The project also would see installations on one aircraft, possibly an unmanned system, as well as on armoured and other vehicles, mobile weapons platforms and add a mobile container-based control suite.

“The Army trains in Wainwright at the brigade level, so instead of concentrating instrumentation at one battle group, the Army chose to distribute instrumentation according to the likelihood of those elements engaging the enemy – mainly the combat arms but some others too,” he said. “The intent of WES MU is to be able to instrument not necessarily a full brigade group, but enough to enable commanders to assess the conduct of operations during the exercise and the training objectives.”

WES sensors can capture the effects of a simulated chemical attack. Photo: Cpl Myki Poirier-Joyal

For the dismounts in a WES environment, Beauchemin said “the whole point is to enable kinetic engagement” so that the system, using safe Class 1 lasers and sensors, can determine not only whether a trooper has been hit, missed or had a near-miss, but also whether return fire has been successful against the opposing force in training scenarios.

He expects that as the main “weapon” in the current and proposed WES packages, lasers will remain the central technology for the foreseeable future, certainly as long as it takes for the new one to enter service. Some non-laser technology in the wings involves precision inertial measurement units. If that eventually bears fruit, it would mean users no longer would be affected by smoke, foliage, snow, mud splatter, humidity or line of sight – all of which can undermine a laser and can affect the level of confidence in the system’s accuracy.

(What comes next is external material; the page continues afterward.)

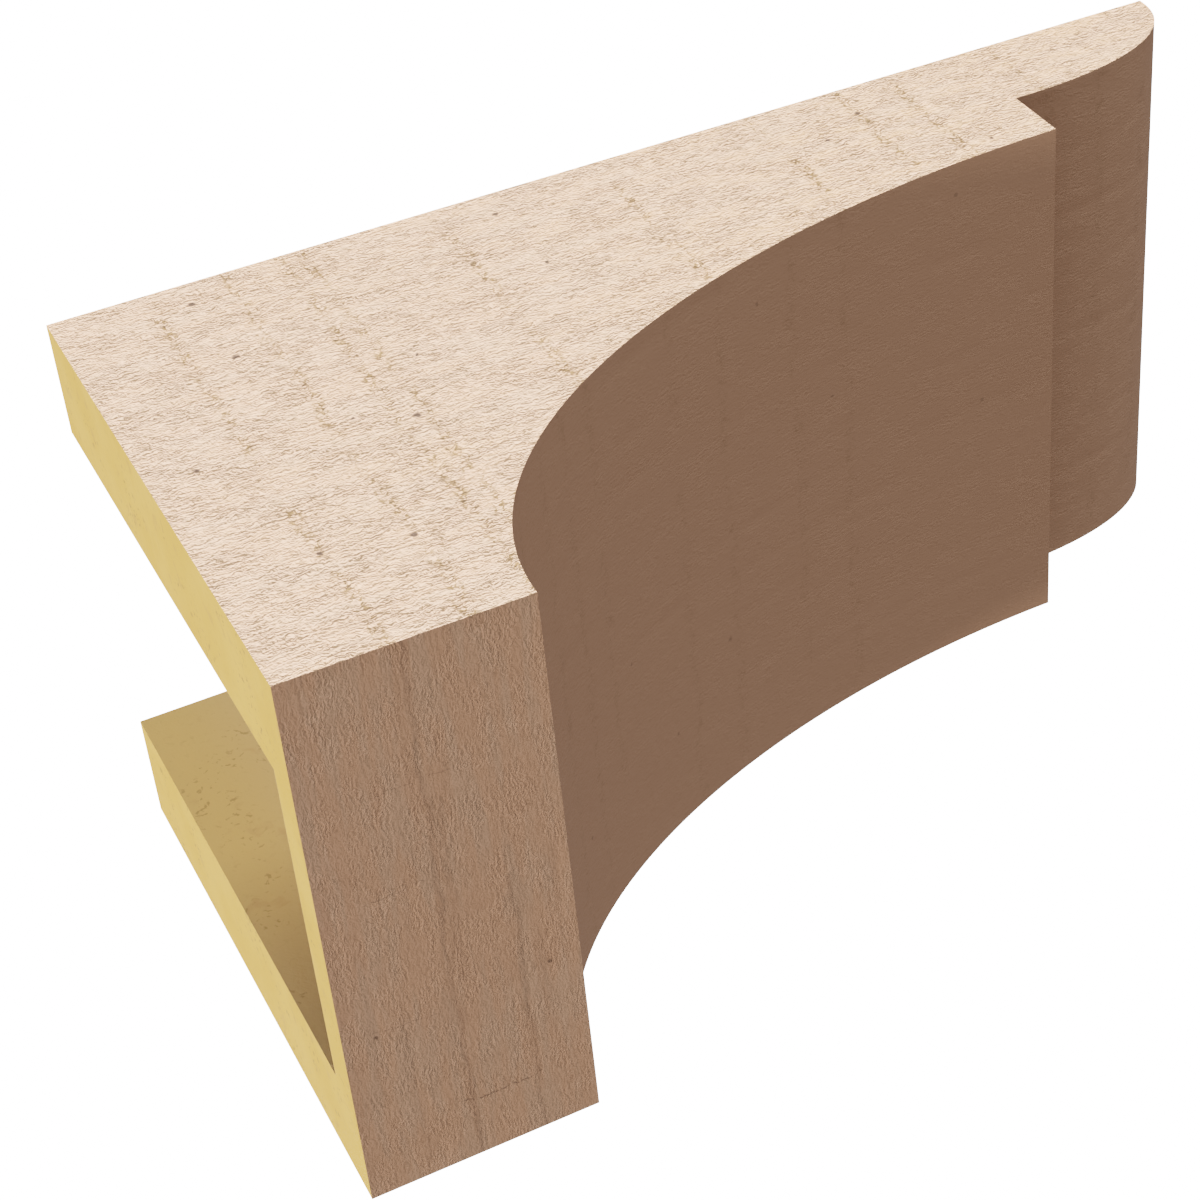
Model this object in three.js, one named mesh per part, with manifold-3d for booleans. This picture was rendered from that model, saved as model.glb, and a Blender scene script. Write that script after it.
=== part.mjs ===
import * as THREE from 'three';
import { mergeVertices } from 'three/addons/utils/BufferGeometryUtils.js';
import Module from 'manifold-3d';

// A rough-sawn timber-look corbel, moulded in one piece of rigid foam, in millimetres.
// +Z is up and the wall is the plane y = 0, so the corbel stands out from it towards -Y.
// The origin is the middle of the top edge of the back.

// Overall size
const WIDTH = 203.2;
const DEPTH = 203.2;
const HEIGHT = 406.4;

// Side profile, from the top down: a square block, a long hollow cove, a step and a round nose
const BLOCK_HEIGHT = 76.2;
const COVE_HEIGHT = 254;
const COVE_DEPTH = 139.7;
const STEP_DEPTH = 25.4;
const NOSE_FULLNESS = 2.33;

// The casting is hollow, open at the back and at the top
const SIDE_WALL = 40.64;
const FRONT_WALL = 15.4;

// How finely the two curves are divided, and how far a cut runs past a face
const COVE_STEPS = 48;
const NOSE_STEPS = 20;
const OVERCUT = 10;

const COVE_END_Z = -(BLOCK_HEIGHT + COVE_HEIGHT);
const COVE_END_DEPTH = DEPTH - COVE_DEPTH;
const NOSE_DEPTH = COVE_END_DEPTH - STEP_DEPTH;
const NOSE_HEIGHT = HEIGHT + COVE_END_Z;

const finish = new THREE.MeshStandardMaterial({ color: 0xb08e70, roughness: 0.8, metalness: 0 });

// The cove is a quarter of an ellipse whose centre lies level with the step, on the front plane.
// The curve is moved `wall` millimetres into the casting, square to itself, for the hollow's wall.
function coveCurve(wall) {
  return Array.from({ length: COVE_STEPS + 1 }, (_, i) => {
    const angle = (Math.PI / 2) * (i / COVE_STEPS);
    const onFace = new THREE.Vector2(
      COVE_DEPTH * Math.sin(angle) - DEPTH,
      COVE_HEIGHT * Math.cos(angle) + COVE_END_Z,
    );
    const inward = new THREE.Vector2(Math.sin(angle) / COVE_DEPTH, Math.cos(angle) / COVE_HEIGHT);
    return onFace.addScaledVector(inward.normalize(), wall);
  });
}

// The nose leaves the step straight down and rounds over to the wall, a little fuller than an ellipse.
function noseCurve() {
  return Array.from({ length: NOSE_STEPS + 1 }, (_, i) => {
    const angle = (Math.PI / 2) * (i / NOSE_STEPS);
    const out = Math.max(Math.cos(angle), 0) ** (2 / NOSE_FULLNESS);
    const down = Math.sin(angle) ** (2 / NOSE_FULLNESS);
    return new THREE.Vector2(-NOSE_DEPTH * out, COVE_END_Z - NOSE_HEIGHT * down);
  });
}

// The outline of the whole casting seen from the side, as y and z.
function sideOutline() {
  const top = [new THREE.Vector2(0, 0), new THREE.Vector2(-DEPTH, 0)];
  const end = noseCurve();
  end[NOSE_STEPS].set(0, -HEIGHT);
  return [...top, ...coveCurve(0), ...end];
}

// The hollow seen from the side, before the cove's wall is left standing in it.
function hollowOutline() {
  const front = FRONT_WALL - DEPTH;
  const floor = COVE_END_Z + FRONT_WALL;
  return [
    new THREE.Vector2(OVERCUT, OVERCUT),
    new THREE.Vector2(front, OVERCUT),
    new THREE.Vector2(front, floor),
    new THREE.Vector2(OVERCUT, floor),
  ];
}

// Everything in front of the cove's inner wall, seen from the side.
function coveWallOutline() {
  const foot = new THREE.Vector2(-DEPTH - OVERCUT, COVE_END_Z - OVERCUT);
  const head = new THREE.Vector2(-DEPTH - OVERCUT, COVE_END_Z + COVE_HEIGHT + FRONT_WALL);
  const curve = coveCurve(FRONT_WALL);
  const last = curve[COVE_STEPS].clone().setY(foot.y);
  return [head, ...curve, last, foot];
}

const { Manifold, Mesh } = await Module().then((wasm) => {
  wasm.setup();
  return wasm;
});

// A side outline carried straight across the corbel, centred on its middle plane, as a solid.
function acrossTheWidth(outline, width) {
  const geometry = new THREE.ExtrudeGeometry(new THREE.Shape(outline), {
    depth: width,
    bevelEnabled: false,
  });
  geometry.translate(0, 0, -width / 2);
  const [alongY, alongZ, alongX] = [
    new THREE.Vector3(0, 1, 0),
    new THREE.Vector3(0, 0, 1),
    new THREE.Vector3(1, 0, 0),
  ];
  geometry.applyMatrix4(new THREE.Matrix4().makeBasis(alongY, alongZ, alongX));
  geometry.deleteAttribute('normal');
  geometry.deleteAttribute('uv');
  const merged = mergeVertices(geometry);
  return new Manifold(new Mesh({
    numProp: 3,
    vertProperties: merged.attributes.position.array,
    triVerts: merged.index.array,
  }));
}

function toGeometry(solid) {
  const { vertProperties, triVerts } = solid.getMesh();
  const geometry = new THREE.BufferGeometry();
  geometry.setAttribute('position', new THREE.BufferAttribute(vertProperties, 3));
  geometry.setIndex(new THREE.BufferAttribute(triVerts, 1));
  geometry.computeVertexNormals();
  return geometry;
}

function corbelGeometry() {
  const hollowWidth = WIDTH - 2 * SIDE_WALL;
  const hollow = acrossTheWidth(hollowOutline(), hollowWidth)
    .subtract(acrossTheWidth(coveWallOutline(), WIDTH));
  return toGeometry(acrossTheWidth(sideOutline(), WIDTH).subtract(hollow));
}

const corbel = new THREE.Mesh(corbelGeometry(), finish);
corbel.name = 'corbel';

const part = new THREE.Group();
part.add(corbel);

export default part;
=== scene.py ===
"""A rough-sawn timber-look corbel, moulded in one piece of rigid foam, set up for its portrait.

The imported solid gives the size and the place. This script replaces its plain faces with one closed
mesh that carries the sawn relief, gives it the tan finish and the raw foam, and lights it plainly.
"""

import logging
import math
from collections.abc import Callable
from dataclasses import dataclass
from enum import IntEnum

import bmesh
import bpy
import numpy as np
from mathutils import Matrix, Vector
from mathutils.kdtree import KDTree


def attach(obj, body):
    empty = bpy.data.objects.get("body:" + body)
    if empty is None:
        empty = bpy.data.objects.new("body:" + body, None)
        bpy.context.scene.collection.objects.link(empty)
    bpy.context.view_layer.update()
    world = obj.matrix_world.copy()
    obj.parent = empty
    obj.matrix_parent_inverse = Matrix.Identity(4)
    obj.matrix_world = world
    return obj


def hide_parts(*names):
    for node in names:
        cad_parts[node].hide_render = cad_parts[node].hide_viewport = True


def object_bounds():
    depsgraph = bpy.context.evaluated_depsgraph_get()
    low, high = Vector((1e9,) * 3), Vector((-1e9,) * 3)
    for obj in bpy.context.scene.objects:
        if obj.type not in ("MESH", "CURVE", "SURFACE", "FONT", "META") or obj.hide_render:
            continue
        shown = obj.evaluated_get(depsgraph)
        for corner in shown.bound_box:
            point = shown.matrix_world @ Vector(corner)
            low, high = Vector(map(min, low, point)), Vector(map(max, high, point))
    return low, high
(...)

The kill-no kill sensors on the torso, shoulders and head contribute significantly to the training reality. “If you’re in an urban environment and only your head is sticking out, you shouldn’t get hit in the leg,” Beauchemin explained. But what happens when there are two vehicles in close proximity to each other and you only want to attack one? “With 7.62 or 5.56 ammunition, you only hit one target at a time.” However, something like a shoulder-fired missile or a mortar round could affect more than one vehicle and shrapnel would cause casualties among dismounts in or near a LAV hit by a tank round.

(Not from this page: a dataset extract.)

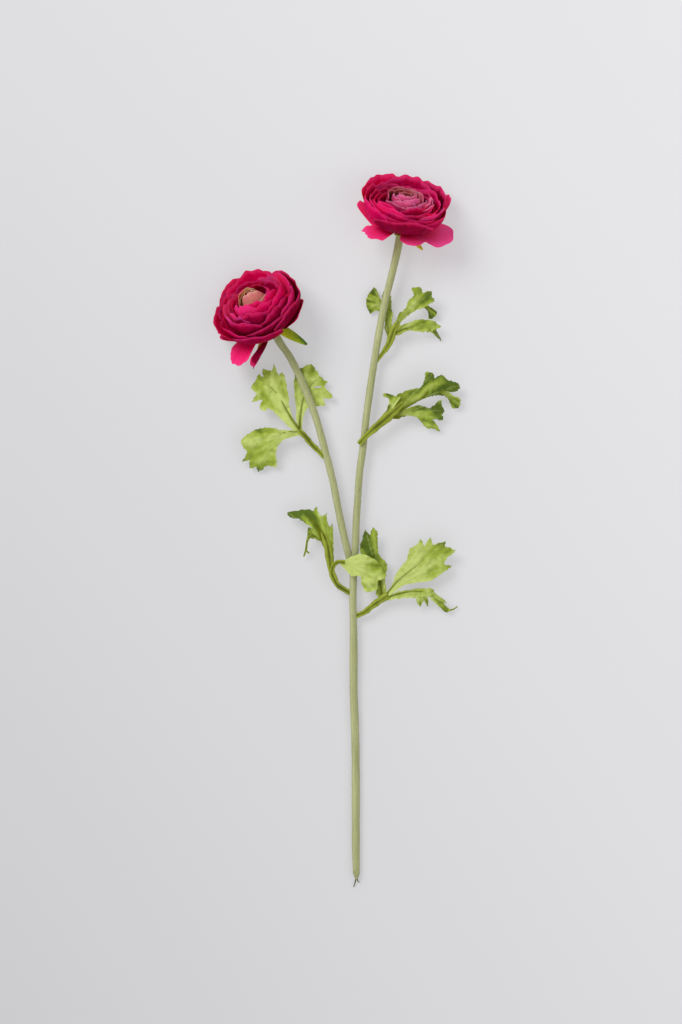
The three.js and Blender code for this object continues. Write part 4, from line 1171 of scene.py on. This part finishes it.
def leaf_blade(node, n, finishes):
    """Blade n of a leaf: a cut face, lifted to its height, its veins, its folds and its ripples."""
    base, mid, rim = LEAVES[node]["blades"][n]
    shade = LEAF_SHADES[node][n]
    olive = LEAF_OLIVE[node] * min(1, 1.4 * shade)
    seed = n + len(node)
    root, bend, ends = Vector(base), Vector(mid), [Vector(point) for point in rim]
    farthest = max((end - root).length for end in ends)
    across = (ends[-1] - ends[0]).normalized() * LEAF_FOOT
    outline = [root - across, *rim_points(ends, seed), root + across]
    area = sum(a.x * b.y - b.x * a.y for a, b in zip(outline, outline[1:] + outline[:1]))
    if area < 0:
        outline.reverse()
    blade = cut_face(outline)
    for hole in LEAF_HOLES.get((node, n), []):
        pierce(blade, *hole)

    known = [root - across, root + across, root, *ends]
    for end in ends:
        control = vein_control(root, bend, end, farthest)
        known += [arc_point(root, control, end, t) for t in (0.25, 0.5, 0.75)]
    lines = vein_lines(root, bend, ends, farthest)
    creases = [fold_line(*numbers) for numbers in LEAF_CREASES.get((node, n), [])]
    tones, veins, folds = [], [], []
    for vertex in blade.data.vertices:
        x, y = vertex.co.x, vertex.co.y
        # The height of each known point counts the more, the nearer it is
        weights = [((p.x - x) ** 2 + (p.y - y) ** 2 + 1.2) ** -2 for p in known]
        height = sum(w * p.z for w, p in zip(weights, known)) / sum(weights)
        out = math.hypot(x - root.x, y - root.y) / farthest  # 0 at the base and 1 at the farthest tooth
        vein = depth_at(x, y, lines)
        fold = max(depth_at(x, y, creases), olive * (1 - 1.7 * out))
        here = Vector((x, y, 9 * seed))
        broad, small = noise.noise(here * 0.11), noise.noise(here * 0.34)
        ray = math.atan2(y - root.y, x - root.x) * 7
        streak = noise.noise(Vector((ray, out * 1.6, 5.3 * seed)))
        # Broad and small waves and pleats along the veins, in millimetres at the rim
        ripple = out * (2.6 * broad + 1.1 * small + 1.2 * streak)
        vertex.co.z = max(height + ripple - VEIN_DEPTH * vein - FOLD_DEPTH * fold, LEAF_THICKNESS / 2)
        # The tone is lighter where the waves lift the blade and darker where they sink it, painted light and
        # shade on its ripples, and darker towards its teeth
        tones.append(shade + 0.8 * (out - 0.6) - 0.3 * broad - 0.25 * small - (0.3 + 0.8 * shade) * streak)
        veins.append(vein)
        folds.append(fold)
    paint(blade, tone=tones, vein=veins, fold=folds)
    thicken(blade, LEAF_THICKNESS, finishes)
    return blade


# Stalks, stem and down

def grooved(angle, share):
    """The outline of a leaf stalk, with a groove along its top."""
    groove = clamp(1 - abs(math.degrees(angle) - 90) / 38)
    lumps = 0.08 * math.sin(3 * angle + 5 * share) + 0.07 * math.sin(23 * share)
    lumps += 0.04 * math.sin(41 * share)
    return 1 + lumps - 0.3 * groove, groove


def ribbed(angle, share):
    """The outline of the stem, with fine ribs, and a pale band along its upper left, a painted highlight on
    the side that faces the key light.
    """
    band = clamp(1 - abs(math.degrees(angle) - 125) / 40)
    swell = 0.02 * math.sin(61 * share) + 0.012 * math.sin(137 * share)
    return 1 + 0.022 * math.cos(9 * angle + 3 * share) + swell, band


def uneven(angle, share):
    """The outline of the torn end, with no groove or band."""
    return 1 + 0.02 * math.sin(4 * angle + 30 * share), 0


def down_hairs(finish):
    """Short hairs all over the stem, as one mesh of slim cones."""
    settings = {"vertices": 3, "radius1": 1, "radius2": 0, "depth": 1, "end_fill_type": "NGON"}
    cone = primitive(bpy.ops.mesh.primitive_cone_add, **settings)
    shape = [vertex.co + Vector((0, 0, 0.5)) for vertex in cone.data.vertices]
    sides = [tuple(face.vertices) for face in cone.data.polygons]
    bpy.data.objects.remove(cone)
    main, side = Route(MAIN_ROUTE), Route(SIDE_ROUTE)
    corners, faces = [], []
    for n in range(DOWN_HAIRS):
        route = main if n % 3 else side
        share = 0.02 + 0.95 * chance(3, n)
        radius = STEM_RADIUS if route is main and share <= FORK_SHARE else BRANCH_RADIUS
        angle = 2 * math.pi * chance(4, n)
        point, along = route.at(share)
        across, over = crosswise(along)
        out = across * math.cos(angle) + over * math.sin(angle)
        lean = (out + along * around(5, n, 0.5) + across * around(6, n, 0.3)).normalized()
        turn = lean.to_track_quat("Z", "Y").to_matrix().to_4x4()
        size = Matrix.Diagonal((HAIR_RADIUS, HAIR_RADIUS, lerp(*HAIR_LENGTHS, chance(7, n)), 1))
        place = Matrix.Translation(point + out * radius * 0.97) @ turn @ size
        tip = place @ Vector((0, 0, 1))
        if tip.z > 0.05:
            start = len(corners)
            corners += [place @ corner for corner in shape]
            faces += [tuple(start + k for k in side_corners) for side_corners in sides]
    mesh = bpy.data.meshes.new("down")
    mesh.from_pydata(corners, [], faces)
    mesh.materials.append(finish)
    hairs = bpy.data.objects.new("down", mesh)
    bpy.context.collection.objects.link(hairs)
    return hairs


def whole_stem(stem, torn):
    """The main stem, its side branch, the torn end and the down on them, as one piece."""
    main_radii = [STEM_FOOT_RADIUS, *[STEM_RADIUS] * 7, *[BRANCH_RADIUS] * 12, COLLAR_WAIST]
    side_radii = [FORK_RADIUS, *[BRANCH_RADIUS] * 9, COLLAR_WAIST]
    parts = [
        rod(MAIN_ROUTE, main_radii, STEM_SIDES, cuts=200, section=ribbed, finish=stem),
        rod(SIDE_ROUTE, side_radii, STEM_SIDES, cuts=100, section=ribbed, finish=stem),
        rod(NECK_ROUTE, NECK_RADII, NECK_SIDES, cuts=16, section=uneven, finish=stem),
    ]
    for route in STRAND_ROUTES:
        parts.append(rod(route, STRAND_RADII, STRAND_SIDES, cuts=10, section=uneven, finish=torn))
    return joined([*parts, down_hairs(stem)])


def whole_leaf(node, stalk, finishes):
    """The stalks and the blades of a leaf, as one piece."""
    parts = []
    for points, half_widths in LEAVES[node]["stalks"]:
        parts.append(rod(points, half_widths, STALK_SIDES, 8 * len(points), grooved, stalk, STALK_FLATNESS))
    for n in range(len(LEAVES[node]["blades"])):
        parts.append(leaf_blade(node, n, finishes))
    return joined(parts)


# Camera, light and table

def add_to_scene(name, data, place):
    thing = bpy.data.objects.new(name, data)
    thing.location = place
    bpy.context.scene.collection.objects.link(thing)
    return thing


def set_scene():
    scene = bpy.context.scene
    camera_data = bpy.data.cameras.new("camera")
    camera_data.lens = CAMERA_LENS
    camera_data.sensor_width = SENSOR_WIDTH
    scene.camera = add_to_scene("camera", camera_data, CAMERA_PLACE)
    scene.view_settings.view_transform = "Standard"

    for name, place, size, power in LIGHTS:
        data = bpy.data.lights.new(name, "AREA")
        data.shape = "DISK"
        data.size = size
        data.energy = power
        aim = Vector(LIGHTS_AIM) - Vector(place)
        add_to_scene(name, data, place).rotation_euler = aim.to_track_quat("-Z", "Y").to_euler()
    world = bpy.data.worlds.new("studio")
    world.use_nodes = True
    background = world.node_tree.nodes["Background"]
    background.inputs["Color"].default_value = (1, 1, 1, 1)
    background.inputs["Strength"].default_value = WORLD_LIGHT
    scene.world = world

    table = primitive(bpy.ops.mesh.primitive_plane_add, size=TABLE_SIZE)
    table.name = "table"
    table.data.materials.append(table_finish())


# Making the spray

set_scene()

torn_end = plain_finish("stem_torn_end", (66, 64, 28), (104, 106, 52), 600, 0.2)
finished(whole_stem(stem_finish(), torn_end), "stem_downy", "stem")

stalk = stalk_finish()
skins = {name: leaf_finish(name) for name in LEAF_COLOURS}
skins |= {name: petal_finish(name) for name in PETAL_COLOURS}
for node in LEAVES:
    leaf = whole_leaf(node, stalk, [skins["leaf_upper_side"], skins["leaf_underside"]])
    finished(leaf, node + "_veined", node)

cup = plain_finish("calyx_cup", (222, 230, 130), (238, 242, 168), 300, 0.3)
core = plain_finish("petal_core", (84, 0, 28), (110, 0, 36), 300, 0.2)
for name, bloom in BLOOMS.items():
    place = bloom_place(bloom)
    greens = calyx(bloom, place, cup, [skins["sepal_outer_side"], skins["sepal_inner_side"]])
    finished(greens, name + "_calyx_sepals", name + "_calyx")
    crimsons = crimson_head(bloom, place, core, [skins[skin] for skin in CRIMSON_SKINS])
    finished(crimsons, name + "_petals_waved", name + "_petals")
    pales = wrapped_heart(bloom, place, [skins[name + "_heart_back"], skins[name + "_heart_inside"]])
    finished(pales, name + "_heart_wrapped", name + "_heart")

for blank in BLANKS.values():
    bpy.data.objects.remove(blank)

“There’s a clear difference between using blanks, simunition or WES. You don’t want to become a casualty but now you can become one really quickly when you have fire laid on you from a machine gun. I’ve seen it; people go down very fast but this is exactly what you want during training.” If all goes according to plan, it makes for a better soldier. “Exactly! The whole point is to test what you’ve planned and the execution, what went wrong and what went well.”

Compared with the traditional reliance on umpires to adjudicate training exercises, WES enables “high-fidelity” engagements in which results are indisputable. While dismounts fire blanks for effect with their lasers recording the result, large weapons rely on sound or lights for effect. In the case of artillery, it emulates the weapon’s ballistics table for range and bearing, accounting for time of flight and which areas are hit.

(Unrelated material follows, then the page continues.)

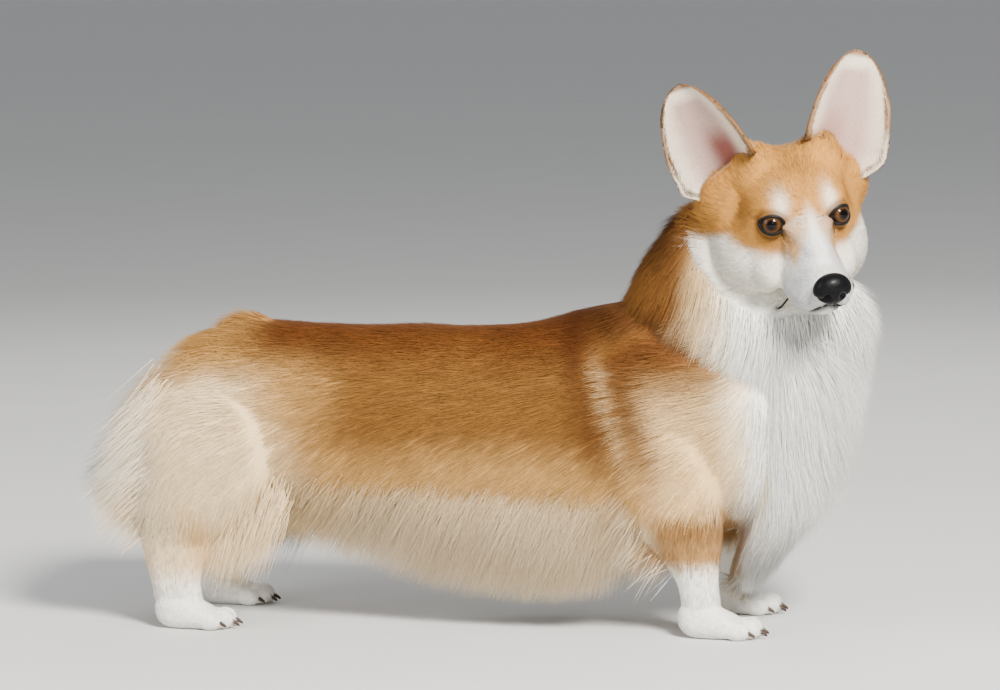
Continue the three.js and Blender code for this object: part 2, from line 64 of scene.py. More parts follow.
# Sizes shared with the solids
BACK = 288.0
CHEST_HALF = 100.0
LOIN_HALF = 90.0
FORE_OUT, HIND_OUT = 66.0, 68.0
FORE_X, HIND_X = 208.0, -292.0
PAW_HEIGHT = 34.0
EYE_RADIUS = 11.5
EYE_AT = np.array([33.0, 30.5, 14.0])
GAZE, GAZE_UP = 22.0, 15.0
NOSE_AT = np.array([109.0, 0.0, -19.0])
EAR_LENGTH, EAR_HALF = 108.0, 40.0
EAR_LEAN = {-1: 27.0, 1: 14.0}
EAR_TURN = {-1: 30.0, 1: 2.0}
HEAD_AT = np.array([295.0, -57.0, 387.0])
HEAD_TURN = (7.0, 23.0, -62.0)  # roll, pitch, yaw in degrees

HEAD_ROT = np.array(Euler([math.radians(a) for a in HEAD_TURN], "XYZ").to_matrix())

# Each station is x, z, x, z, half width, y: a point of the form's first outline, the one
# opposite on the second, half the width there and how far to the left it lies
TORSO = dict(
    stations=[
        [-337, 232, -337, 140, 66, 0],
        [-288, 274, -288, 118, 92, 0],
        [-225, BACK + 1, -225, 110, 95, 0],
        [-150, BACK - 2, -150, 103, LOIN_HALF, 0],
        [-60, BACK - 2, -60, 92, LOIN_HALF + 1, 0],
        [30, BACK, 30, 80, 95, 0],
        [110, BACK + 18, 110, 72, CHEST_HALF, 0],
        [180, BACK + 34, 180, 76, CHEST_HALF, 0],
        [255, BACK + 14, 255, 92, 88, 0],
        [322, 268, 322, 128, 62, 0],
    ],
    caps=(0.11, 0.12), square=2.35, pear=0.06,
)
NECK = dict(
    stations=[
        [332, 178, 88, 262, 90, 0],
        [361, 240, 132, 306, 90, 0],
        [369, 296, 150, 344, 74, -8],
        [352, 336, 180, 380, 54, -22],
        [318, 376, 204, 410, 44, -30],
    ],
    caps=(0.2, 0.2), square=2.3, pear=0.0,
)
TAIL = dict(
    stations=[
        [-205, BACK + 2, -205, BACK - 24, 14, 0],
        [-235, BACK + 6, -235, BACK - 18, 15, 0],
        [-262, BACK, -258, BACK - 22, 12, 0],
    ],
    caps=(0.3, 0.5), square=2.3, pear=0.0,
)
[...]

“As long as you keep it more or less seamless to the user … you’re meeting the training requirements and you’re still ensuring confidence in the system,” said Beauchemin. “Also, the effects of it are not physics-based; they’re statistics-based.” It’s effectively algorithm-driven modelling of a trajectory and what he said is “a matter of computing power and latency of the transfer of information on the system’s radio communication network.”

As the project matures and computing power keeps growing, is DLR chasing a moving target? Beauchemin said the focus is on the training requirements, not the technical requirements, which are up to DND’s Materiel Group. “I want them and industry to come up with a technical solution, a design to meet the Army’s training requirements.”

For example, he’d like to see designs that improve the capabilities of gunners in the Army’s fleet of light armoured vehicles. The legacy WES system relies on available light, but thermal imaging and night-vision simulation would be welcome, as would the ability to simulate smoke or other factors which compromise shots, especially at moving targets in a built-up area.

“We want to challenge the individual’s skills within a collective tactical training environment. Engaging a target on a range is one thing. Doing it while bouncing in a LAV and engaging a moving target with simulation and feedback is the next step. The whole point is to be able to bring this gunner or those soldiers to a higher degree of operational readiness than we’ve managed to do before. Within collective training, there’s always an aspect of individual training. But as you go up, it takes less priority at the brigade level, where it’s mostly about decision-making.”

And what about more commonality with allies? “There are definite technical challenges, not so much in terms of training because we train more or less the same,” he replied. “For quite a long time, our systems have been developed according to national requirements, they’re not meant to be interoperable. In the past, one option was to lend equipment to the British or Americans who come to train here as long as we can design a bracket for their vehicles, but the intent now is for them to bring their own operational equipment and instrumentation to train with us.”

Those national standards are a long-standing issue with NATO overall and while an Urban Combat Advanced Training Technology (UCATT) working group is trying to design a standard interface, Beauchemin expects it will be “some time” to develop a critical mass of interface standards before there’s a practicable solution. That said, some vendors are positioning to be compliant.

Unlike training using virtual reality, troops using the WES system are out in all kinds of weather and are dealing with fatigue, equipment and logistics, and other issues which can compromise the entire exercise. And dismounts can, as they do in the real world, run out of ammunition.

“The point is not to be able to train at such a high level that it’s just short of combat operations – we’ll probably never reach that,” Beauchemin stressed. Rather, the Army strives to leverage the latest technology developments to encompass a lot more weapons effects, at a much higher level of fidelity.